Most of us can tell when our children are upset because they act out. They scream, yell, throw temper tantrums, or begin to have struggles in school. Children do not have the ability to bridge what they are feeling with their actions unless taught to do so. So when your child exhibits any of the following behaviors that may not have been as prominent before your divorce, it may be time to talk with them:

1. They “grow up” or act older than their age. This often occurs in children who are pleasers and they want you to be happy, so they will put their “child needs” aside to help you and show you that they are not a burden and that they are capable, strong, etc. What it most often really means is that they are scared and worried and don’t want to make things worse, so they are putting their needs aside for you.
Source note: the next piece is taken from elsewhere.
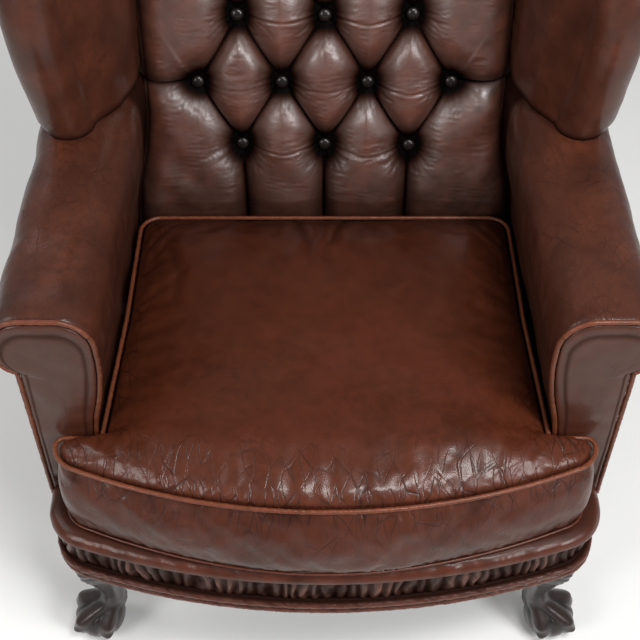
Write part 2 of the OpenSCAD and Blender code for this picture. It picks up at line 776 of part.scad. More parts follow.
module back_buttons() {
    stem = button_r * 0.75;
    color([0.1, 0.06, 0.05])
        on_back()
            for (b = buttons)
                at_button(b, button_depth)
                    rotate_extrude($fn = 32)
                        polygon(concat([[0, gap], [button_r * 0.25, button_r * 0.25], [button_r * 0.25, stem],
                            [button_r, stem]],
                            [for (a = [15 : 15 : 90]) [button_r * cos(a), stem + button_r * 0.62 * sin(a)]]));
}

module button_twine() {
    color("ivory")
        on_back()
            for (b = buttons)
                at_button(b, 0)
                    cylinder(h = button_depth - cover_t, r = twine_hole_r * 0.6, $fn = 16);
}

toggle_t = 3;
toggle_r = 11;
module button_toggles() {
    color("saddlebrown")
        on_back()
            for (b = buttons)
                translate([b[0], 0, b[1]])
                    rotate([-90, 0, 0])
                        cylinder(h = toggle_t, r = toggle_r, $fn = 32);
}

panel_clear = 1.5;
panel_lap = 1;
panel_gap = post_t + panel_clear;
wing_corner = 16;
wing_tip = 8;
panel_half_w = wing_in_x + wing_t;
function up_lean(z) = (z - rail_top_z) / cos(recline);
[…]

You can assure your child that you have got things under control and will do your best to ensure life is functioning and as normal as it can be, but that it will be difficult to adjust to a new life. Let them know that it is OK for them to remain the child and to have fun, and you will carry the grown up stuff for the time being.

2. They “act out” or begin to get into trouble, perhaps bullying or picking on others more. This typically means that they are really scared and hurting inside and no one is “really listening” to them, so they show their hurt to the ones who are vulnerable and weaker than them. Often times these children need love and attention. They need a safe place that will not shame them, belittle their feelings or make them question what they are doing. Spend QUALITY time with them. Play games, go for walks, sing songs, draw pictures, paint, tell stories, camp out in the living room, play baseball or basketball, fly a kite, whatever it takes to just be (and put all electronics away, including the TV).

3. They “get quiet” or shut down. When a child shuts down and gets quiet, it often means he/she is unsure how to express themselves. You can help them by letting them know they can talk with you anytime and that you will ONLY LISTEN. When you are done listening, ask them what they need, this will help them to learn about their needs and feelings. Spend time with them after this. Take them for a drive, go to the mountains, go on a hike, roller skate at the park, fishing, activities that support little talk but allow for a space to be OK with not talking. If they are ready, they will open up; if they don’t, keep doing it, it will eventually come out.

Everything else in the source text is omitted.